┌──
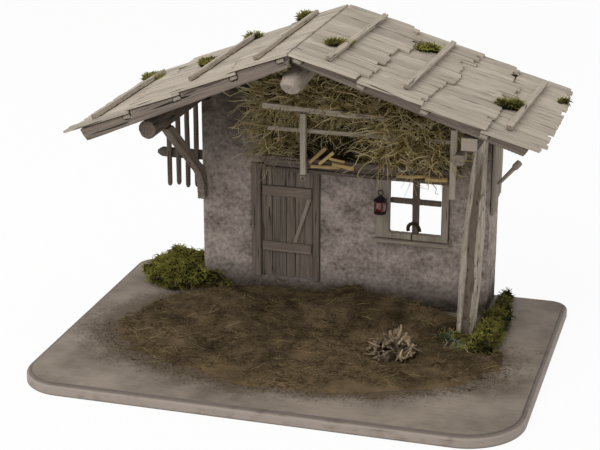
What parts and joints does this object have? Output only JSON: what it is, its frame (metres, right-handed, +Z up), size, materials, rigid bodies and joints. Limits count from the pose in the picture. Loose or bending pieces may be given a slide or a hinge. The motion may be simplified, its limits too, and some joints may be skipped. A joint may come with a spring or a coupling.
{
  "type": "nativity stable",
  "caption": "Rustic miniature stable with a boarded porch roof, plastered wall, opening plank door, hayloft gallery and mossy ground on a routed base board.",
  "frame": {"origin": "centre of the base board's outline, on the plane of its underside", "axes": "+X to the right along the long side, +Y from the open front to the back, +Z up"},
  "size_m": [0.48, 0.344, 0.3166],
  "materials": {
    "bare_board": "weathered grey-brown board, matt",
    "earth": "brown soil and sawdust glued down",
    "moss": "dried olive-green moss",
    "bark": "rough twig and bark",
    "plaster": "rough grey lime plaster, matt",
    "hay": "dry olive-tan hay",
    "fresh_wood": "paler split wood, matt",
    "iron": "dark blackened iron",
    "door_wood": "grey-brown weathered plank, matt",
    "shaded_wood": "dark grey-brown weathered softwood, matt",
    "weathered_wood": "silver-grey weathered softwood, matt and split"
  },
  "bodies": {
    "root": {"base_board": "bare_board", "earth_layer": "earth", "moss_bank_left": "moss", "moss_bank_right": "moss", "brushwood_heap": "bark", "wall_front": "plaster", "wall_left": "plaster", "wall_right": "plaster", "hay_fill": "hay", "door_hinge_rod": "iron", "door_frame": "door_wood", "window_frame": "door_wood", "window_bars": "door_wood", "rear_gable_boards": "shaded_wood", "loft_floor": "shaded_wood", "gallery_beam": "shaded_wood", "purlin_left": "shaded_wood", "knee_brace": "shaded_wood", "side_lattice": "shaded_wood", "rafter_rear_left": "shaded_wood", "rafter_rear_right": "shaded_wood", "lath_left_1": "shaded_wood", "lath_left_2": "shaded_wood", "lath_left_3": "shaded_wood", "lath_left_4": "shaded_wood", "lath_right_1": "shaded_wood", "lath_right_2": "shaded_wood", "lath_right_3": "shaded_wood", "lath_right_4": "shaded_wood", "side_boards_right": "weathered_wood", "gallery_rail_upper": "weathered_wood", "gallery_rail_lower": "weathered_wood", "baluster_left": "weathered_wood", "baluster_right": "weathered_wood", "ridge_log": "weathered_wood", "purlin_right": "weathered_wood", "rafter_front_left": "weathered_wood", "rafter_front_right": "weathered_wood", "porch_post": "weathered_wood", "side_peg": "weathered_wood", "window_sill": "weathered_wood", "board_course_left_1": "weathered_wood", "board_course_left_2": "weathered_wood", "board_course_left_3": "weathered_wood", "board_course_left_4": "weathered_wood", "board_course_right_1": "weathered_wood", "board_course_right_2": "weathered_wood", "board_course_right_3": "weathered_wood", "board_course_right_4": "weathered_wood", "top_batten_left_1": "weathered_wood", "top_batten_left_2": "weathered_wood", "top_batten_left_3": "weathered_wood", "top_batten_right_1": "weathered_wood", "top_batten_right_2": "weathered_wood", "top_batten_right_3": "weathered_wood"},
    "door": {"door_planks": "door_wood", "door_ledge_upper": "door_wood", "door_ledge_lower": "door_wood", "door_brace": "fresh_wood"},
    "lantern": {"lantern": "iron"}
  },
  "joints": [
    {"name": "door_hinge", "type": "hinge", "parent": "root", "child": "door", "pos_m": [-0.0777, 0.1112, 0.0303], "axis": [0, 0, 1], "range_deg": [0, 88]},
    {"name": "lantern_swing", "type": "hinge", "parent": "root", "child": "lantern", "pos_m": [0.0525, 0.092, 0.141], "axis": [0, 1, 0], "range_deg": [-25, 25]}
  ]
}
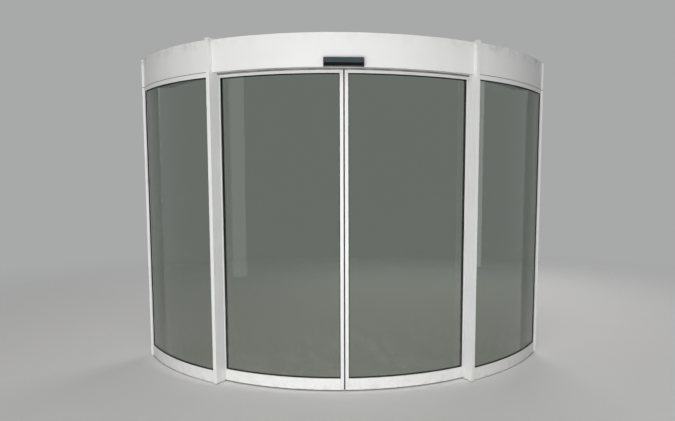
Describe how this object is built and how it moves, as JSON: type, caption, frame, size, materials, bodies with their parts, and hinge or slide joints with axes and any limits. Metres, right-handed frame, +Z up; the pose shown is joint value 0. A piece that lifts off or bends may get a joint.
└──
> [WRITTEN PROBLEM] Give the entries once more, exactly as they appear.

> [WRITTEN ANSWER]
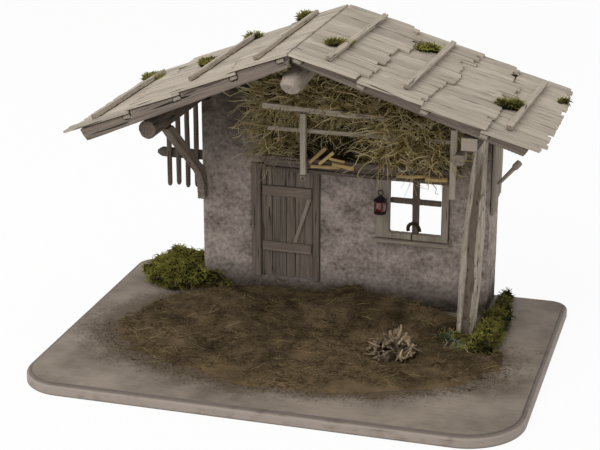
What parts and joints does this object have? Output only JSON: what it is, its frame (metres, right-handed, +Z up), size, materials, rigid bodies and joints. Limits count from the pose in the picture. Loose or bending pieces may be given a slide or a hinge. The motion may be simplified, its limits too, and some joints may be skipped. A joint may come with a spring or a coupling.
{
  "type": "nativity stable",
  "caption": "Rustic miniature stable with a boarded porch roof, plastered wall, opening plank door, hayloft gallery and mossy ground on a routed base board.",
  "frame": {"origin": "centre of the base board's outline, on the plane of its underside", "axes": "+X to the right along the long side, +Y from the open front to the back, +Z up"},
  "size_m": [0.48, 0.344, 0.3166],
  "materials": {
    "bare_board": "weathered grey-brown board, matt",
    "earth": "brown soil and sawdust glued down",
    "moss": "dried olive-green moss",
    "bark": "rough twig and bark",
    "plaster": "rough grey lime plaster, matt",
    "hay": "dry olive-tan hay",
    "fresh_wood": "paler split wood, matt",
    "iron": "dark blackened iron",
    "door_wood": "grey-brown weathered plank, matt",
    "shaded_wood": "dark grey-brown weathered softwood, matt",
    "weathered_wood": "silver-grey weathered softwood, matt and split"
  },
  "bodies": {
    "root": {"base_board": "bare_board", "earth_layer": "earth", "moss_bank_left": "moss", "moss_bank_right": "moss", "brushwood_heap": "bark", "wall_front": "plaster", "wall_left": "plaster", "wall_right": "plaster", "hay_fill": "hay", "door_hinge_rod": "iron", "door_frame": "door_wood", "window_frame": "door_wood", "window_bars": "door_wood", "rear_gable_boards": "shaded_wood", "loft_floor": "shaded_wood", "gallery_beam": "shaded_wood", "purlin_left": "shaded_wood", "knee_brace": "shaded_wood", "side_lattice": "shaded_wood", "rafter_rear_left": "shaded_wood", "rafter_rear_right": "shaded_wood", "lath_left_1": "shaded_wood", "lath_left_2": "shaded_wood", "lath_left_3": "shaded_wood", "lath_left_4": "shaded_wood", "lath_right_1": "shaded_wood", "lath_right_2": "shaded_wood", "lath_right_3": "shaded_wood", "lath_right_4": "shaded_wood", "side_boards_right": "weathered_wood", "gallery_rail_upper": "weathered_wood", "gallery_rail_lower": "weathered_wood", "baluster_left": "weathered_wood", "baluster_right": "weathered_wood", "ridge_log": "weathered_wood", "purlin_right": "weathered_wood", "rafter_front_left": "weathered_wood", "rafter_front_right": "weathered_wood", "porch_post": "weathered_wood", "side_peg": "weathered_wood", "window_sill": "weathered_wood", "board_course_left_1": "weathered_wood", "board_course_left_2": "weathered_wood", "board_course_left_3": "weathered_wood", "board_course_left_4": "weathered_wood", "board_course_right_1": "weathered_wood", "board_course_right_2": "weathered_wood", "board_course_right_3": "weathered_wood", "board_course_right_4": "weathered_wood", "top_batten_left_1": "weathered_wood", "top_batten_left_2": "weathered_wood", "top_batten_left_3": "weathered_wood", "top_batten_right_1": "weathered_wood", "top_batten_right_2": "weathered_wood", "top_batten_right_3": "weathered_wood"},
    "door": {"door_planks": "door_wood", "door_ledge_upper": "door_wood", "door_ledge_lower": "door_wood", "door_brace": "fresh_wood"},
    "lantern": {"lantern": "iron"}
  },
  "joints": [
    {"name": "door_hinge", "type": "hinge", "parent": "root", "child": "door", "pos_m": [-0.0777, 0.1112, 0.0303], "axis": [0, 0, 1], "range_deg": [0, 88]},
    {"name": "lantern_swing", "type": "hinge", "parent": "root", "child": "lantern", "pos_m": [0.0525, 0.092, 0.141], "axis": [0, 1, 0], "range_deg": [-25, 25]}
  ]
}
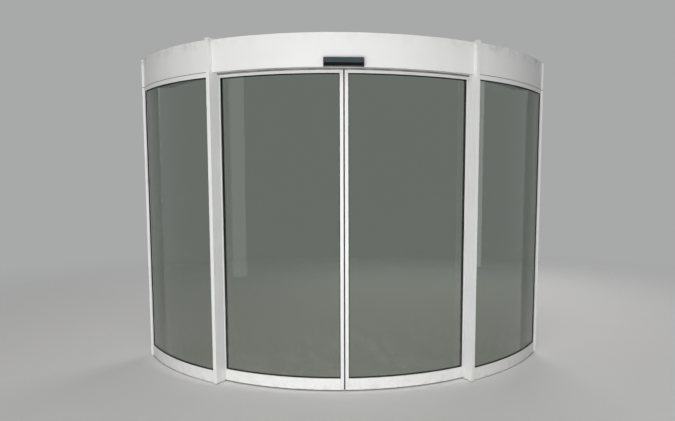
Describe how this object is built and how it moves, as JSON: type, caption, frame, size, materials, bodies with their parts, and hinge or slide joints with axes and any limits. Metres, right-handed frame, +Z up; the pose shown is joint value 0. A piece that lifts off or bends may get a joint.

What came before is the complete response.